Where new plays are concerned, I like, as much as possible, to know as little as possible going in, the better to see how well the play—or the
experience of the play—works on its own terms.
So
when I attended author-director David Mamet’s Race to discover that its first billed star, James
Spader, was playing a system-savvy lawyer,
I had a few moments of what I can only describe as near-disbelief. Really? I
thought. Has Spader actually moved on from six years as Alan Shore on the TV
series The Practice and Boston Legal only to play a very close
variation of the same character on a Broadway stage? After which I helplessly surrendered to the joy of
it, because Spader is perfectly brilliant at it, and frankly, watching him as
Alan Shore had always been among the TV highlights of any given week. The
transition is seemingly effortless.
In
the play, Jack Lawson (Spader) and his Afro-American law partner, Henry Brown (David
Alan Grier) are interviewing a prospective
client, the fiftyish and wealthy Charles Strickland (Richard Thomas). Strickland’s
case doesn’t seem instantly like a winner; he’s accused of raping a young back
woman. The evidence against him is compelling, he’s already been dumped by a
high octane law firm, and there’s a Get The Rich Establishment White Guy fever
in the air which will be an additional impediment to anything even resembling
jury impartiality. But then Jack senses an opening…More than this I dare not
say, but added to the mix is Lawson & Brown’s latest hire Susan (Kerry
Washington), recently out of law school
and also black.
The
risk one takes in casting an actor like Spader to essentially replicate a
function for which he has already become world famous and won multiple awards,
is that the new material will suffer by comparison.
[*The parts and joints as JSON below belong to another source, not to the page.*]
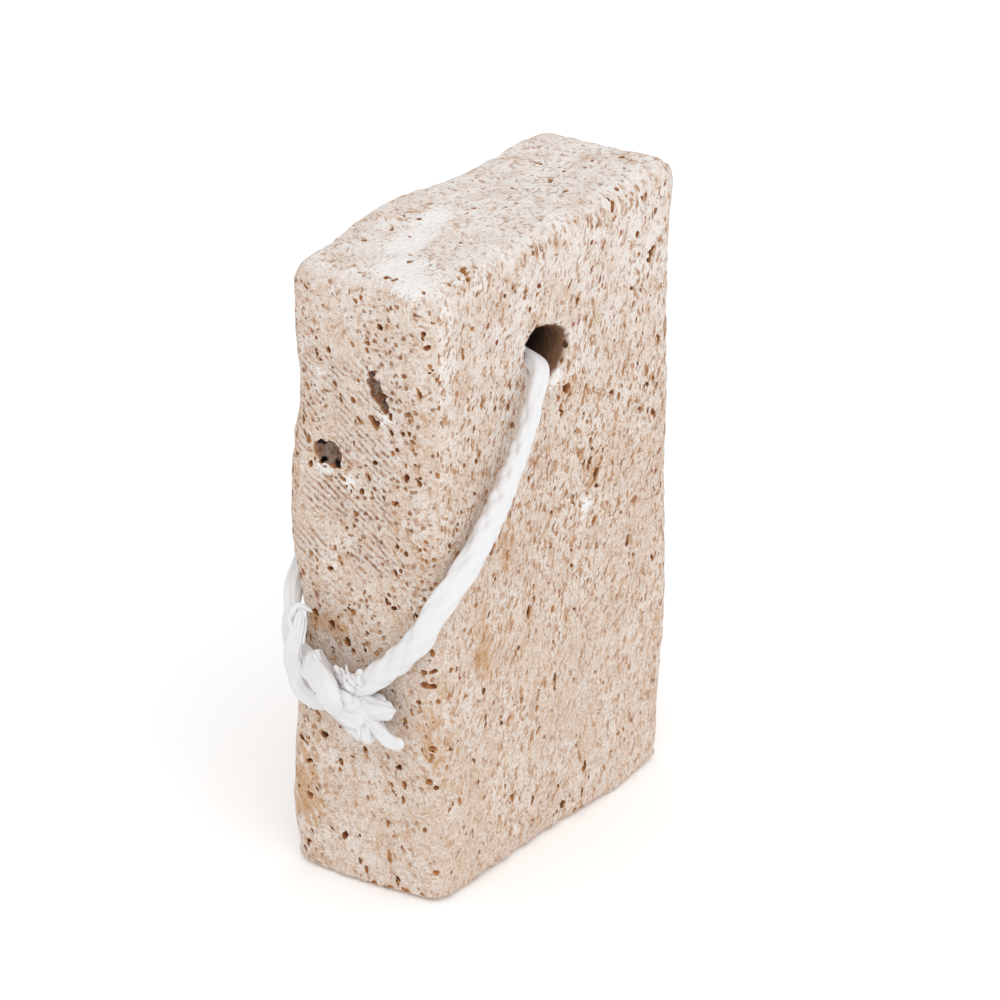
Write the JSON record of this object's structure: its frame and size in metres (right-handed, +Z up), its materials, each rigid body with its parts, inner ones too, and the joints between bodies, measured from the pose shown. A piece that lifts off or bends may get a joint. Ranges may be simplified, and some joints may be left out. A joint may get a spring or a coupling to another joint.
{
  "type": "pumice stone",
  "caption": "Sawn block of pinkish-beige pumice for rubbing hard skin, standing on one short end, with a white hanging cord through its drilled hole, knotted at the side.",
  "frame": {"origin": "middle of the short end that the stone stands on", "axes": "+Z up along the stone's length, towards the end with the hole; X across the wide faces, with the knot on the -X side; Y through the thickness, along the hole"},
  "size_m": [0.0709, 0.0368, 0.1018],
  "materials": {
    "pumice": "sawn and worn pumice, matt, full of open pores drawn out one way, with brown pore walls and chalky white patches",
    "cord_yarn": "white braided polypropylene yarn, soft, slightly shiny",
    "knot_yarn": "white braided polypropylene yarn, flattened in the knot and frayed at both cut ends"
  },
  "bodies": {
    "root": {"stone": "pumice", "cord": "cord_yarn", "knot": "knot_yarn"}
  },
  "joints": []
}
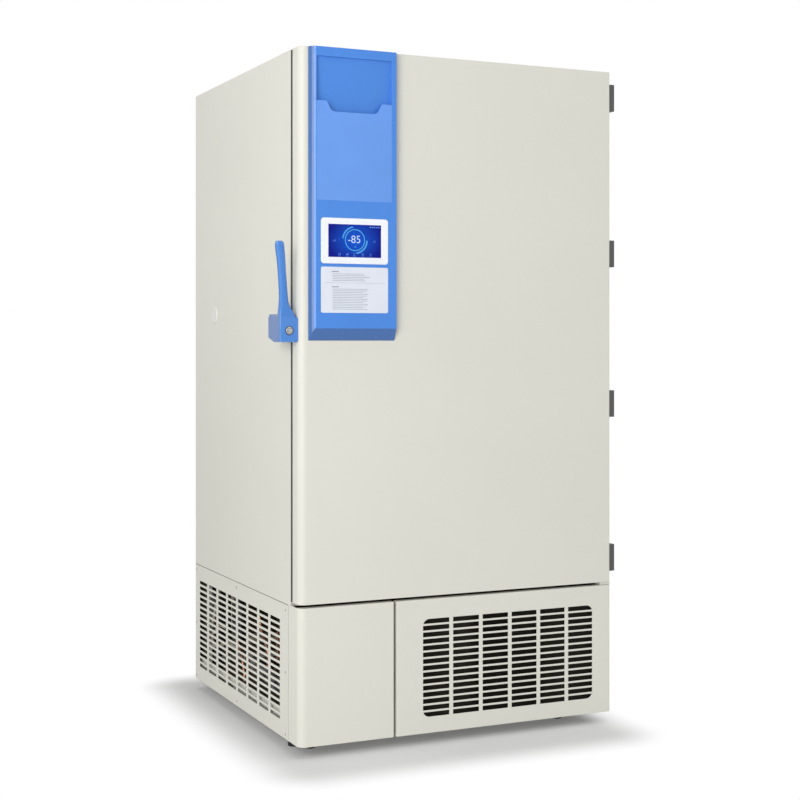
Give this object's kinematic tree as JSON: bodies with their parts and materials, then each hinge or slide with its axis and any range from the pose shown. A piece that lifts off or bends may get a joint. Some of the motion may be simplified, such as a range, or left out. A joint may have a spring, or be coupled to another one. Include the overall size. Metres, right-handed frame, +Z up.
{
  "type": "ultra low temperature freezer",
  "caption": "Tall upright laboratory freezer with one insulated outer door, a side lever latch, inner doors, shelves, grilled machine space and casters.",
  "frame": {"origin": "on the floor under the middle of the whole", "axes": "+X to the right seen from the front, +Y to the back, +Z up; the door faces -Y"},
  "size_m": [1.0928, 1.0207, 1.955],
  "materials": {
    "cabinet_paint": "fine satin powder coat, ivory",
    "blue_gloss": "glossy moulded blue",
    "pocket_clear": "tinted clear sheet",
    "white_gloss": "smooth white",
    "screen_glass": "glossy dark blue display",
    "card_white": "smooth printed film, bare",
    "foam": "rigid foam",
    "stainless": "brushed stainless sheet",
    "white_moulding": "satin white",
    "seal_rubber": "matte dark grey",
    "hinge_grey": "dark grey coat",
    "bare_steel": "machined",
    "chrome_lock": "polished",
    "black_coat": "gloss black enamel",
    "copper": "bright copper",
    "fin_metal": "mill finish",
    "grey_coat": "zinc-grey coat",
    "pipe_sleeve": "matte light foam rubber",
    "filter_mat": "dark open mat",
    "black_plastic": "satin black",
    "port_cap": "satin off-white"
  },
  "bodies": {
    "cabinet": {"cabinet_shell": "cabinet_paint", "cabinet_foam": "foam", "inner_liner": "stainless", "breaker_frame": "white_moulding", "access_port_plug": "port_cap", "shelf_supports": "stainless", "inner_door_brackets": "stainless", "hinge_cabinet_leaves": "hinge_grey", "hinge_pins": "bare_steel", "hinge_bracket": "cabinet_paint", "latch_keeper": "bare_steel", "front_panel": "cabinet_paint", "left_side_grille": "cabinet_paint", "right_side_grille": "cabinet_paint", "rear_cover": "cabinet_paint", "power_inlet": "black_plastic", "wall_spacers": "grey_coat", "base_frame": "cabinet_paint", "condenser": "fin_metal", "fan_shroud": "grey_coat", "copper_pipes": "copper", "suction_lines": "pipe_sleeve", "control_box": "grey_coat", "compressor_1": "black_coat", "compressor_2": "black_coat", "liquid_receiver": "black_coat", "shelf_1": "stainless", "shelf_2": "stainless", "shelf_3": "stainless"},
    "outer_door": {"door_skin": "cabinet_paint", "door_foam": "foam", "door_liner": "white_moulding", "door_gasket": "seal_rubber", "hinge_door_leaves": "hinge_grey", "door_panel": "blue_gloss", "pocket_window": "pocket_clear", "display_bezel": "white_gloss", "display_screen": "screen_glass", "info_card": "card_white", "latch_base": "blue_gloss"},
    "latch_lever": {"latch_lever": "blue_gloss", "latch_hook": "bare_steel"},
    "lock_barrel": {"lock_barrel": "chrome_lock"},
    "grille_door": {"grille_door": "cabinet_paint", "air_filter": "filter_mat"},
    "fan": {"fan_blades": "black_plastic"},
    "left_foot": {"left_levelling_foot": "black_plastic"},
    "right_foot": {"right_levelling_foot": "black_plastic"},
    "inner_door_1": {"inner_door_1": "white_moulding"},
    "inner_door_2": {"inner_door_2": "white_moulding"},
    "inner_door_3": {"inner_door_3": "white_moulding"},
    "inner_door_4": {"inner_door_4": "white_moulding"},
    "caster_front_left": {"caster_fork_front_left": "bare_steel"},
    "wheel_front_left": {"caster_wheel_front_left": "black_plastic"},
    "caster_front_right": {"caster_fork_front_right": "bare_steel"},
    "wheel_front_right": {"caster_wheel_front_right": "black_plastic"},
    "caster_rear_left": {"caster_fork_rear_left": "bare_steel"},
    "wheel_rear_left": {"caster_wheel_rear_left": "black_plastic"},
    "caster_rear_right": {"caster_fork_rear_right": "bare_steel"},
    "wheel_rear_right": {"caster_wheel_rear_right": "black_plastic"}
  },
  "joints": [
    {"name": "outer_door_swing", "type": "hinge", "parent": "cabinet", "child": "outer_door", "pos_m": [0.53842, -0.43262, 1.189], "axis": [0, 0, 1], "range_deg": [0, 110]},
    {"name": "latch_lever_pull", "type": "hinge", "parent": "outer_door", "child": "latch_lever", "pos_m": [-0.49658, -0.44862, 1.172], "axis": [1, 0, 0], "range_deg": [0, 70]},
    {"name": "lock_turn", "type": "hinge", "parent": "latch_lever", "child": "lock_barrel", "pos_m": [-0.49398, -0.48062, 1.1753], "axis": [0, 1, 0], "range_deg": [0, 90]},
    {"name": "grille_door_swing", "type": "hinge", "parent": "cabinet", "child": "grille_door", "pos_m": [0.52042, -0.41662, 0.22], "axis": [0, 0, 1], "range_deg": [0, 90]},
    {"name": "fan_spin", "type": "hinge", "parent": "cabinet", "child": "fan", "pos_m": [0.15542, -0.30262, 0.215], "axis": [0, 1, 0], "continuous": true},
    {"name": "left_foot_screw", "type": "slide", "parent": "cabinet", "child": "left_foot", "axis": [0, 0, 1], "range_m": [-0.015, 0]},
    {"name": "right_foot_screw", "type": "slide", "parent": "cabinet", "child": "right_foot", "axis": [0, 0, 1], "range_m": [-0.015, 0]},
    {"name": "inner_door_4_swing", "type": "hinge", "parent": "cabinet", "child": "inner_door_4", "pos_m": [0.40242, -0.35362, 1.66075], "axis": [0, 0, 1], "range_deg": [0, 90]},
    {"name": "inner_door_3_swing", "type": "hinge", "parent": "cabinet", "child": "inner_door_3", "pos_m": [0.40242, -0.35362, 1.34625], "axis": [0, 0, 1], "range_deg": [0, 90]},
    {"name": "inner_door_2_swing", "type": "hinge", "parent": "cabinet", "child": "inner_door_2", "pos_m": [0.40242, -0.35362, 1.03175], "axis": [0, 0, 1], "range_deg": [0, 90]},
    {"name": "inner_door_1_swing", "type": "hinge", "parent": "cabinet", "child": "inner_door_1", "pos_m": [0.40242, -0.35362, 0.71725], "axis": [0, 0, 1], "range_deg": [0, 90]},
    {"name": "caster_front_left_swivel", "type": "hinge", "parent": "cabinet", "child": "caster_front_left", "pos_m": [-0.37158, -0.38462, 0.076], "axis": [0, 0, 1], "continuous": true},
    {"name": "wheel_front_left_roll", "type": "hinge", "parent": "caster_front_left", "child": "wheel_front_left", "pos_m": [-0.39658, -0.38462, 0.03], "axis": [0, 1, 0], "continuous": true},
    {"name": "caster_front_right_swivel", "type": "hinge", "parent": "cabinet", "child": "caster_front_right", "pos_m": [0.43242, -0.38462, 0.076], "axis": [0, 0, 1], "continuous": true},
    {"name": "wheel_front_right_roll", "type": "hinge", "parent": "caster_front_right", "child": "wheel_front_right", "pos_m": [0.40742, -0.38462, 0.03], "axis": [0, 1, 0], "continuous": true},
    {"name": "caster_rear_left_swivel", "type": "hinge", "parent": "cabinet", "child": "caster_rear_left", "pos_m": [-0.37158, 0.37738, 0.076], "axis": [0, 0, 1], "continuous": true},
    {"name": "wheel_rear_left_roll", "type": "hinge", "parent": "caster_rear_left", "child": "wheel_rear_left", "pos_m": [-0.39658, 0.37738, 0.03], "axis": [0, 1, 0], "continuous": true},
    {"name": "caster_rear_right_swivel", "type": "hinge", "parent": "cabinet", "child": "caster_rear_right", "pos_m": [0.43242, 0.37738, 0.076], "axis": [0, 0, 1], "continuous": true},
    {"name": "wheel_rear_right_roll", "type": "hinge", "parent": "caster_rear_right", "child": "wheel_rear_right", "pos_m": [0.40742, 0.37738, 0.03], "axis": [0, 1, 0], "continuous": true}
  ],
  "couplings": [
    {"joint": "inner_door_4_swing", "follows": "outer_door_swing", "ratio": 0.8},
    {"joint": "inner_door_3_swing", "follows": "outer_door_swing", "ratio": 0.65},
    {"joint": "inner_door_2_swing", "follows": "outer_door_swing", "ratio": 0.5},
    {"joint": "inner_door_1_swing", "follows": "outer_door_swing", "ratio": 0.35}
  ]
}
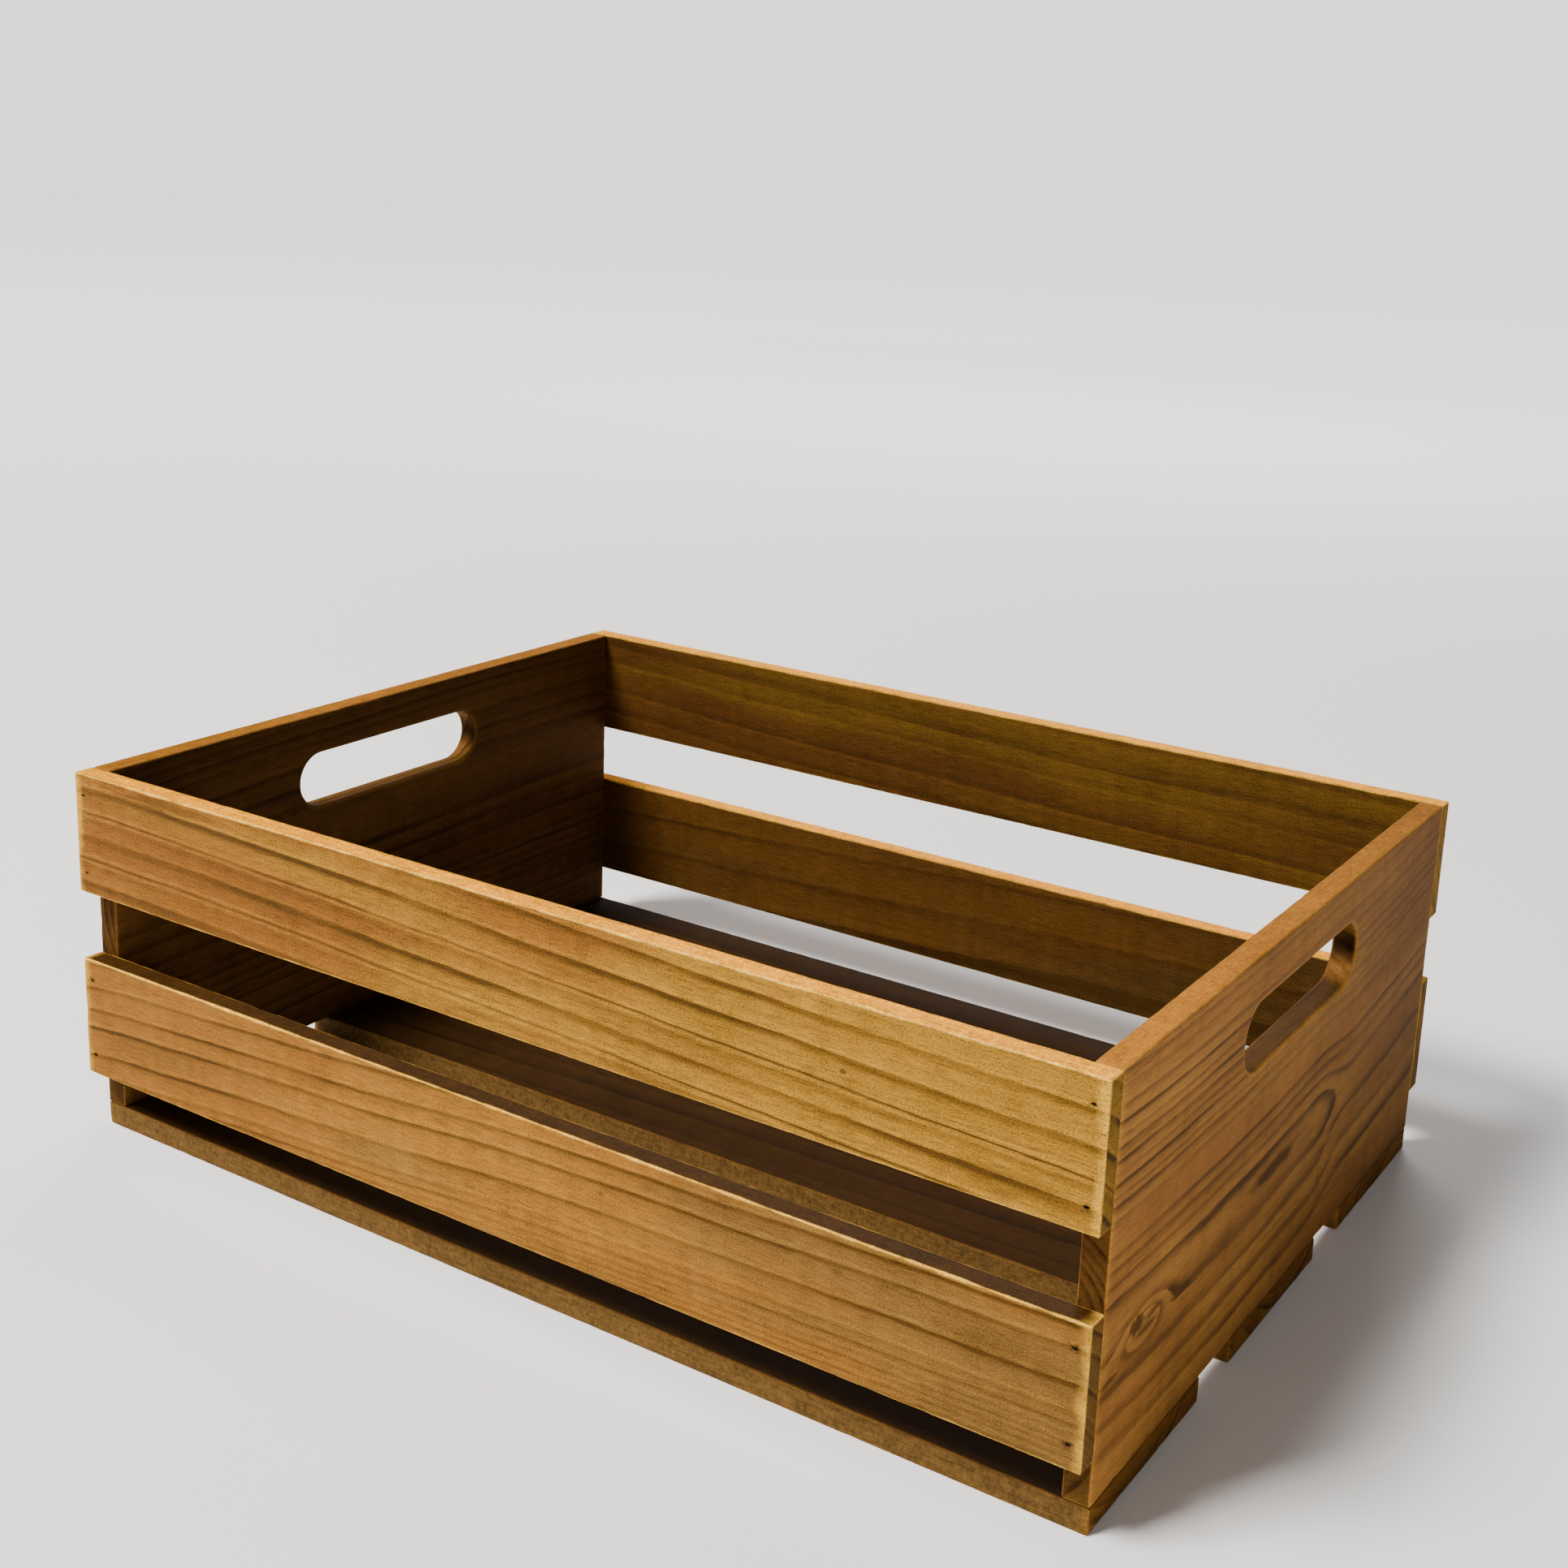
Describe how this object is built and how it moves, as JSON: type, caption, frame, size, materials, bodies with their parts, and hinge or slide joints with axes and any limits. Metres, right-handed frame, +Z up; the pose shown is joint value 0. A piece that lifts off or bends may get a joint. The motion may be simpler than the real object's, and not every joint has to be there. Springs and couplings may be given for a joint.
{
  "type": "slatted wooden crate",
  "caption": "Low open-topped wooden crate with slatted long sides, slatted floor and solid end boards, each with a round-ended hand slot.",
  "frame": {"origin": "centre of the crate's underside", "axes": "+X along the crate's length towards the right end board, -Y towards the front long side, +Z up"},
  "size_m": [0.46, 0.334, 0.158],
  "materials": {
    "side_slat_wood": "golden brown stain, satin",
    "end_board_wood": "brown stain, satin",
    "floor_board_wood": "brown stain, satin",
    "brad_steel": "dull"
  },
  "bodies": {
    "root": {"left_end_panel": "end_board_wood", "right_end_panel": "end_board_wood", "front_top_slat": "side_slat_wood", "front_lower_slat": "side_slat_wood", "back_top_slat": "side_slat_wood", "back_lower_slat": "side_slat_wood", "bottom_front_slat": "floor_board_wood", "bottom_middle_slat": "floor_board_wood", "bottom_back_slat": "floor_board_wood", "brads_front_top_left": "brad_steel", "brads_front_top_right": "brad_steel", "brads_front_lower_left": "brad_steel", "brads_front_lower_right": "brad_steel", "brads_back_top_left": "brad_steel", "brads_back_top_right": "brad_steel", "brads_back_lower_left": "brad_steel", "brads_back_lower_right": "brad_steel", "brads_bottom_front_left": "brad_steel", "brads_bottom_front_right": "brad_steel", "brads_bottom_middle_left": "brad_steel", "brads_bottom_middle_right": "brad_steel", "brads_bottom_back_left": "brad_steel", "brads_bottom_back_right": "brad_steel"}
  },
  "joints": []
}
Race both does and doesn’t. Unlike the TV scripts written
and supervised by David E. Kelley, Memet’s play doesn’t give
Spader a centerpiece summing up. Though he is marginally the central character
(it is off his decisions and opinions that actions are taken), he is very much
a team player in an ensemble. However, if he doesn’t get to soar, he does get
to spar, never more energetically and pithily than with Grier, who holds his
own with great, angry panache.
Taking
the play strictly on its own terms,
Mamet does a nice job of delineating the manifestations of new millennium
racial divides, dramatizing the “You’re not black, so you can never understand”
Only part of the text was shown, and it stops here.